**MATERIAL PROVIDED**
******
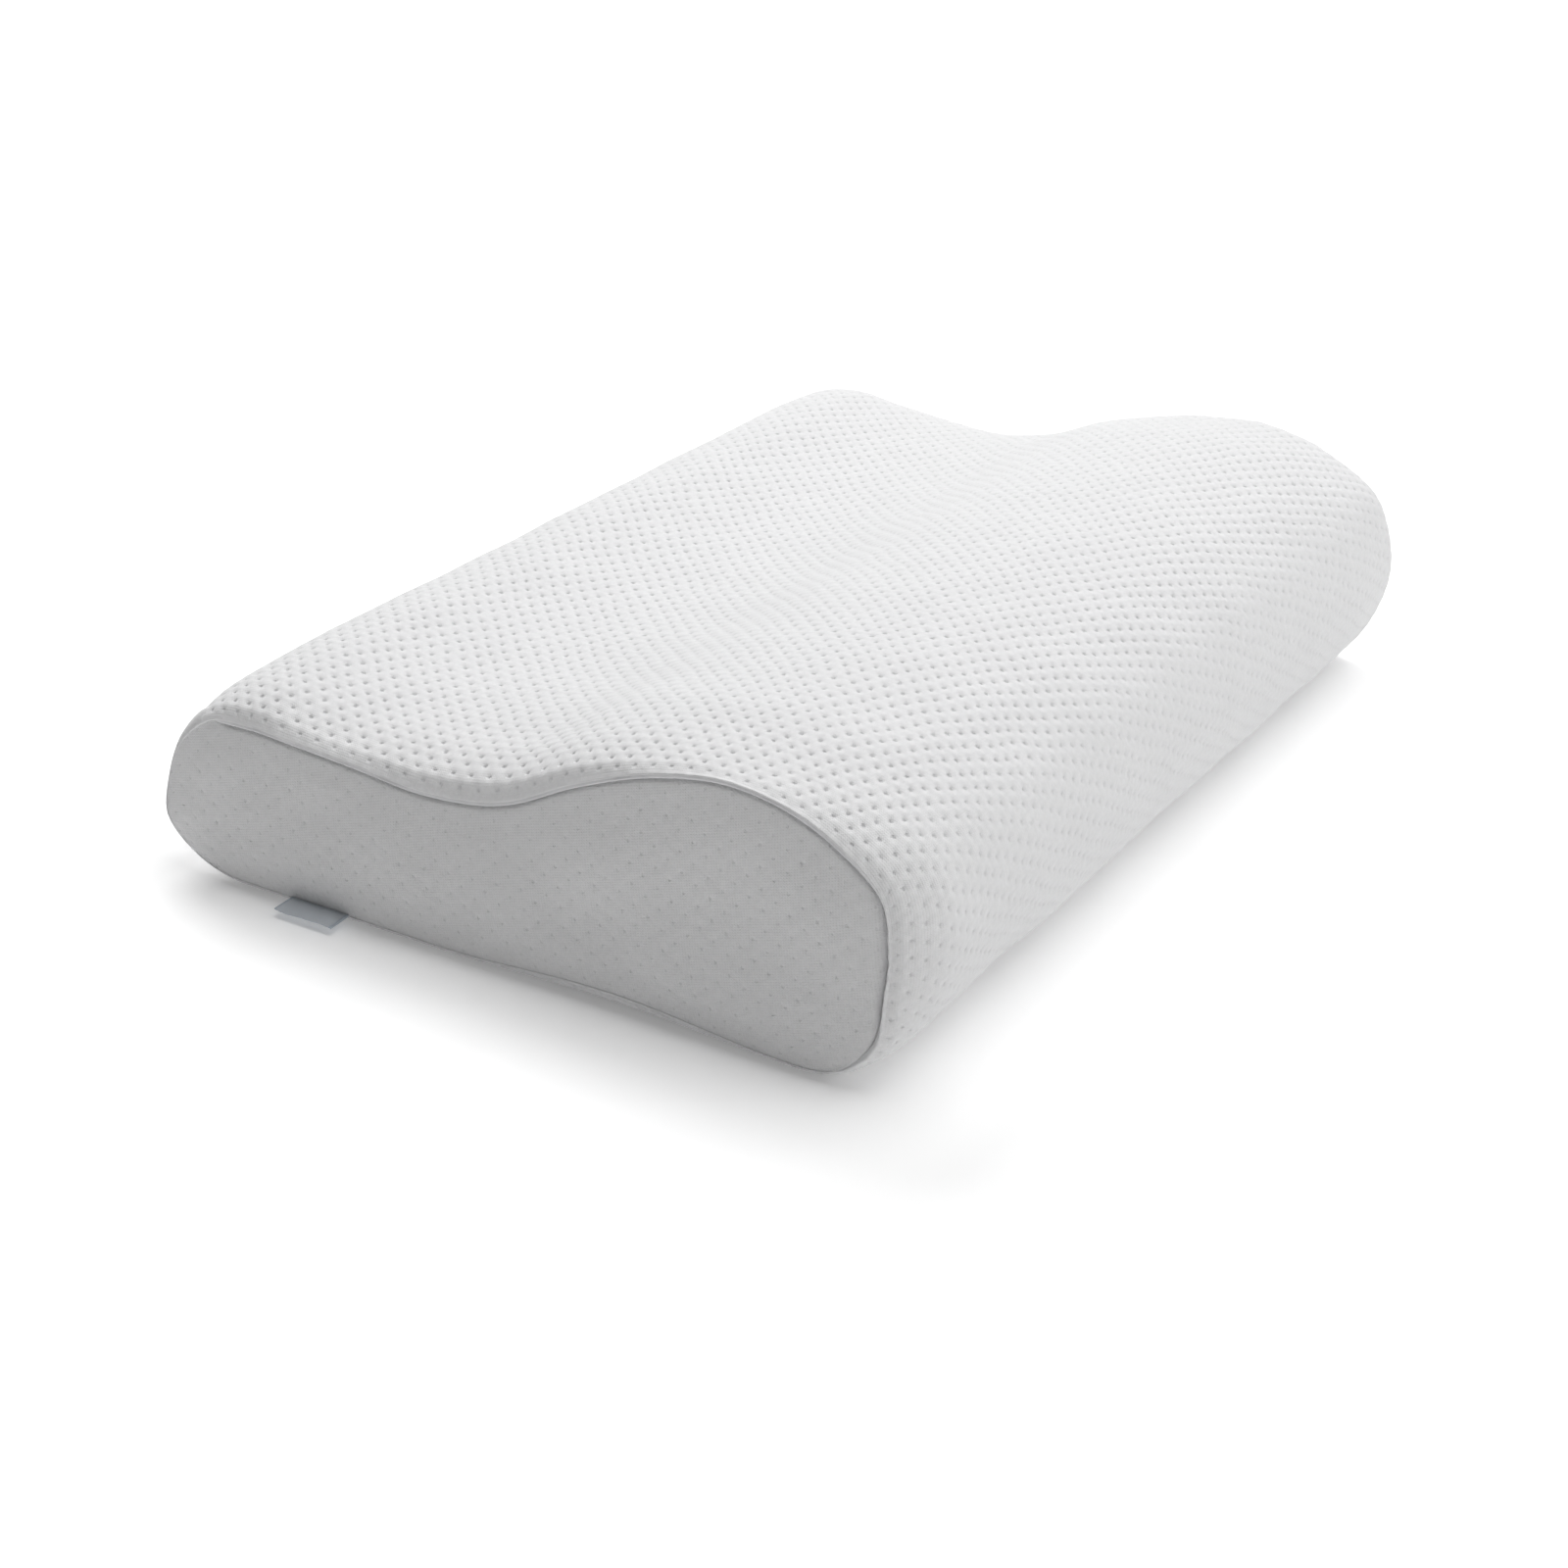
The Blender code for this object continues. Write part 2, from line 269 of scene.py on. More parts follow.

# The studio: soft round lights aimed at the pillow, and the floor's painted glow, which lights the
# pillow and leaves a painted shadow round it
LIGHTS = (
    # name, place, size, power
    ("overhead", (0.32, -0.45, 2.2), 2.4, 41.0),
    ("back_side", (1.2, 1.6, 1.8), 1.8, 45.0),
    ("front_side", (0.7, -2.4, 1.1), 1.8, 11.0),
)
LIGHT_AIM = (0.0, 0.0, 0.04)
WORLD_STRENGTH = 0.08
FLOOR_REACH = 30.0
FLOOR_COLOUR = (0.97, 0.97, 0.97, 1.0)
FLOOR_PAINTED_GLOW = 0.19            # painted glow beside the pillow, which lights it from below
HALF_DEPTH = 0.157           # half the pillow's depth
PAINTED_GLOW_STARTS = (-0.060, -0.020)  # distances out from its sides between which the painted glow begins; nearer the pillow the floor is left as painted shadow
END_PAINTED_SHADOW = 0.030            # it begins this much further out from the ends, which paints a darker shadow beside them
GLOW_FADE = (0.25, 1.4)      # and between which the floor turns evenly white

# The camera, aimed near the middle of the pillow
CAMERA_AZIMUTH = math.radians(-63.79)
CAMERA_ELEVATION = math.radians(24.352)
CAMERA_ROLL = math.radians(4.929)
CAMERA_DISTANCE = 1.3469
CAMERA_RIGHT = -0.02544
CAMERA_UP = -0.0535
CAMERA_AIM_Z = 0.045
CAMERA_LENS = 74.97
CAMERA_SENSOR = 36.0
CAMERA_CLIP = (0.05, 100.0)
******
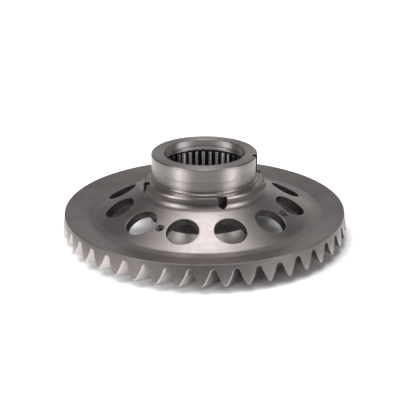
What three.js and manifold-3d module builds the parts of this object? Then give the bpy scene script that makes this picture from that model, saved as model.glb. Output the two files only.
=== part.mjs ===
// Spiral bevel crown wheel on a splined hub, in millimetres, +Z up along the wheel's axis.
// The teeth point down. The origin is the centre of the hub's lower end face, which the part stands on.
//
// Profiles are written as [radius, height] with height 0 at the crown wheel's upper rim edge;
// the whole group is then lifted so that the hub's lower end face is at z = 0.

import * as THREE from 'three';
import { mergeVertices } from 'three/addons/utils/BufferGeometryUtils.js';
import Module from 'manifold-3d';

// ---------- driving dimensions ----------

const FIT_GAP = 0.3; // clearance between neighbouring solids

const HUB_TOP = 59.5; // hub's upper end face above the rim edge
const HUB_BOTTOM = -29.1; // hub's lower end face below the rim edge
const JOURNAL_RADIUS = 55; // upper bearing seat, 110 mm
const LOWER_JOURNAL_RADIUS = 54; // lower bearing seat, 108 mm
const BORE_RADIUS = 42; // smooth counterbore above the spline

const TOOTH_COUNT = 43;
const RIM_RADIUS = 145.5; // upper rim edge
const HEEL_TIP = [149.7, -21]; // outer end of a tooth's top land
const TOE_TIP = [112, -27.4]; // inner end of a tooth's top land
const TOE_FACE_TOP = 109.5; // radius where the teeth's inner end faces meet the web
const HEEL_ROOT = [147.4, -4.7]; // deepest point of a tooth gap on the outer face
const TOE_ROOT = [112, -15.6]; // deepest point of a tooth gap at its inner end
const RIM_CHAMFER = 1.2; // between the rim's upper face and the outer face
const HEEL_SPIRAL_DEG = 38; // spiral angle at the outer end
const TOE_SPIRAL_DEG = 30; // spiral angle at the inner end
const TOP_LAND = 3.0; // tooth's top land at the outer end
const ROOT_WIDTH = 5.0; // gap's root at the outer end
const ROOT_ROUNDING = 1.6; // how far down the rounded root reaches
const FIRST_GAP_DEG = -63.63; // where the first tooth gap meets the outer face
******
**SET EXERCISE**
Where a line in the material contains "three", copy that line.

**FINAL ANSWER**
What three.js and manifold-3d module builds the parts of this object? Then give the bpy scene script that makes this picture from that model, saved as model.glb. Output the two files only.
import * as THREE from 'three';
import { mergeVertices } from 'three/addons/utils/BufferGeometryUtils.js';